22 SEPTEMBER 1923, Page 21

The Portsmouth Road and The Bath Road. By Charles G.

Harper. (Cecil Palmer. 7s. 6d. not each.)—Canterbury.

Mr. Harper's two volumes will be quite entertaining company for those who pass along these great highways, for they are full of the lighter parts of history and amusing snatches from the social gossips. On the Portsmouth road we overtake on the way Pepys and Wilkes, Peter the Great and Queen Anne, with smugglers and highwaymen to fill up our odd moments. The history is not always very profound and the judgments are sometimes hasty. For example, it is hard on the fine Norman architecture of Petersficld Church to say that it would be better screened by houses. But take it all in all, Mr. Harper is far more exciting than the average novel.—The Bath Road volume is equally bright, for it is full, as it ought to be, of the ghosts of the Pitts and Beau Nash and the fine ladies and gentlemen of the eighteenth century ; and the author has caught the spirit of them all. His letterpress is more amusing than his pictures, but the old prints are both instructive and charming.
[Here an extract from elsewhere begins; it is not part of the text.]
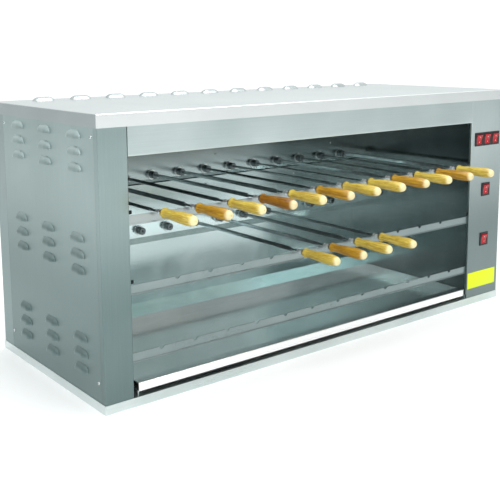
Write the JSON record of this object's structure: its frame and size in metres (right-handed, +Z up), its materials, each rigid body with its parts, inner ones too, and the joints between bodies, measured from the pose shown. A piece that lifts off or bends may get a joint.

There is urgent need of such books as these ; for they may teach reverence for our beautiful and historical highways, in an age when Road Boards have begun (for example, the valley road between Reigate and Guildford) to handle them as the barbarians "once tortured the classical beauties of Roman Europe.—Miss Dorothy Gardiner has attempted something more ponderous in her Canterbury volume of the " Story of the English Towns" series ; but her style and matter are scarcely strong enough to carry with complete success such a great subject. Nevertheless, she has recorded many facts which the teachers of the neighbourhood should turn to good account in their classes ; for local history is the basis of an intelligent knowledge of the world. The reproductions of old prints are delightful.